Average vacancies across the City are therefore likely to increase from their current level of around 33% during 2010. One reason is that much of this space is contained in non-core locations that international and regional tenants will not consider. So a two tier market is therefore likely to emerge, the report points out.
Vacancies in single ownership buildings in the most sought after Central Business District locations are currently less than 10%, resulting in selective shortages in meeting certain tenant requirements.
‘The tenant is becoming the ultimate winner as the office market is going through a significant adjustment with more vacancies and cheaper rents on offer. This scenario is encouraging for businesses as it offers multiple options for expansion and relocation as Dubai becomes more competitive office location both locally and regionally,’ said Blair Hagkull, Managing Director of Jones Lang LaSalle Mena.
  ‘Attractive deals can be found throughout the city’s prime and peripheral areas as rental rates and capital values are hovering at pre-2007 levels,’ he added.
The report also indicates that average prices and rentals in the Dubai residential sector are expected to show more stability in 2010 as the rate of decline has slowed in the past few months. But, while conditions may stabilise in some locations and sectors, the overall market is likely to see a continued decline in average prices and rentals in 2010. The performance of different locations will be more driven by local demand and supply issues.
‘Prices seem to have stabilised over recent months, despite the existing over-supply situation. Stabilisation of transactional volumes is another positive indicator of investor confidence but the lack of housing finance remains a major challenge in Dubai. An improved lending scenario is one of the key factors for a sustainable recovery as the value of mortgages as a percentage of total sales value has dropped significantly during 2009,’ explained Hagkull.
‘With an additional 24,000 units expected to be completed in 2010 and 25,000 units in 2011, there may be an emerging opportunity for both investors and financers in the Dubai residential market as it has already seen a significant level of pricing adjustment in 2009,’ he added.
Rental adjustments were comparatively less in the Dubai retail market than the office or residential sectors but the market is still moving in favour of tenants in 2010. Average rentals have declined by around 29% from the fourth quarter of 2008 to the same period in 2009 and by 13% from the third quarter and the fourth quarter of 2009 on the back of a 15 to 20% decline in retail sales in 2009, the report also reveals.

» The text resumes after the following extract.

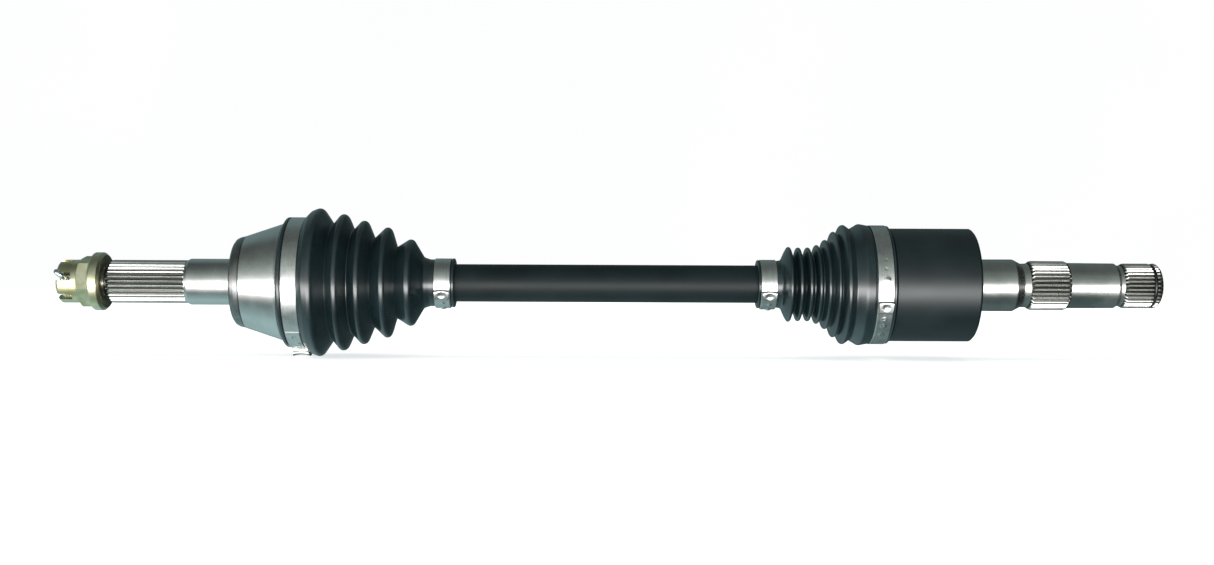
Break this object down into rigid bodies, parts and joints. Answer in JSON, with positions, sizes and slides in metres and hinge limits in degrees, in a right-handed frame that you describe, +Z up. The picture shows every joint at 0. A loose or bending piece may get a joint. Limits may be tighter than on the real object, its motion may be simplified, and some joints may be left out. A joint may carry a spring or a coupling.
{
  "type": "cv axle",
  "caption": "Drive axle with a fixed ball joint and splined hub stub at one end, a plunging ball joint and splined gearbox stub at the other, and two rubber boots.",
  "frame": {"origin": "on the axle's axis, at the shoulder where the outer stub meets the outer joint cup, in the plane of the shoulder face", "axes": "+X along the axle from the hub end to the gearbox end, +Z up and -Y towards the split pin's eye side, with both joints straight"},
  "size_m": [0.6597, 0.0888, 0.0888],
  "materials": {
    "machined_steel": "turned, bright, lightly oiled",
    "nut_zinc": "yellow-green zinc plating, satin",
    "pin_steel": "bright zinc",
    "boot_rubber": "moulded black rubber, satin gloss",
    "clamp_steel": "rolled stainless band, satin",
    "bar_black": "black paint, satin",
    "inner_cup_black": "black paint, satin, over a bare machined stub",
    "race_steel": "ground",
    "cage_steel": "hardened, dark",
    "ball_steel": "polished",
    "spring_steel": "black oxide"
  },
  "bodies": {
    "axle_bar": {"axle_bar": "bar_black", "outer_inner_race": "race_steel", "outer_race_circlip": "spring_steel", "outer_stop_ring": "spring_steel", "inner_inner_race": "race_steel", "inner_race_circlip": "spring_steel", "inner_stop_ring": "spring_steel", "outer_small_clamp": "clamp_steel", "inner_small_clamp": "clamp_steel", "outer_boot": "boot_rubber"},
    "outer_cage": {"outer_cage": "cage_steel", "outer_ball_1": "ball_steel", "outer_ball_2": "ball_steel", "outer_ball_3": "ball_steel", "outer_ball_4": "ball_steel", "outer_ball_5": "ball_steel", "outer_ball_6": "ball_steel"},
    "outer_housing": {"outer_joint_housing": "machined_steel", "castle_nut": "nut_zinc", "split_pin": "pin_steel", "outer_large_clamp": "clamp_steel"},
    "inner_cage": {"inner_cage": "cage_steel", "inner_ball_1": "ball_steel", "inner_ball_2": "ball_steel", "inner_ball_3": "ball_steel", "inner_ball_4": "ball_steel", "inner_ball_5": "ball_steel", "inner_ball_6": "ball_steel"},
    "inner_bellows": {"inner_boot": "boot_rubber"},
    "inner_housing": {"inner_joint_housing": "inner_cup_black", "inner_large_clamp": "clamp_steel", "cup_retaining_ring": "pin_steel", "stub_snap_ring": "spring_steel"}
  },
  "joints": [
    {"name": "outer_pitch", "type": "hinge", "parent": "axle_bar", "child": "outer_cage", "pos_m": [0.032, 0, 0], "axis": [0, 1, 0], "range_deg": [-30, 30], "deforming": ["outer_boot"]},
    {"name": "outer_yaw", "type": "hinge", "parent": "outer_cage", "child": "outer_housing", "pos_m": [0.032, 0, 0], "axis": [0, 0, 1], "range_deg": [-30, 30], "deforming": ["outer_boot"]},
    {"name": "inner_pitch", "type": "hinge", "parent": "axle_bar", "child": "inner_cage", "pos_m": [0.4055, 0, 0], "axis": [0, 1, 0], "range_deg": [-15, 15], "deforming": ["inner_boot"]},
    {"name": "inner_yaw", "type": "hinge", "parent": "inner_cage", "child": "inner_bellows", "pos_m": [0.4055, 0, 0], "axis": [0, 0, 1], "range_deg": [-15, 15], "deforming": ["inner_boot"]},
    {"name": "inner_plunge", "type": "slide", "parent": "inner_bellows", "child": "inner_housing", "axis": [1, 0, 0], "range_m": [-0.008, 0.011], "deforming": ["inner_boot"]}
  ]
}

Several planned projects have experienced delays, which in turn has affected the future supply pipeline. This lower level of future supply relative to planned completions in the office and residential sectors, is providing the retail market with something of a breathing space,’ it adds.
‘This is an interesting time as the dynamics of the Dubai retail market continues to swing in favour of tenants due to falling rents and increased vacancies in some centres. In spite of the cut back in future supply levels, we expect to see an increase in shorter leases, break clauses and rent free periods as we go through this tectonic shift in the market. There will be more and more incentives for tenants due to the shift in power from landlords to tenants. We are also seeing the emergence of a two-tier retail market as occupancy rates in super regional and regional malls remain above 90% as opposed to older shopping centres,’ said Hagkull.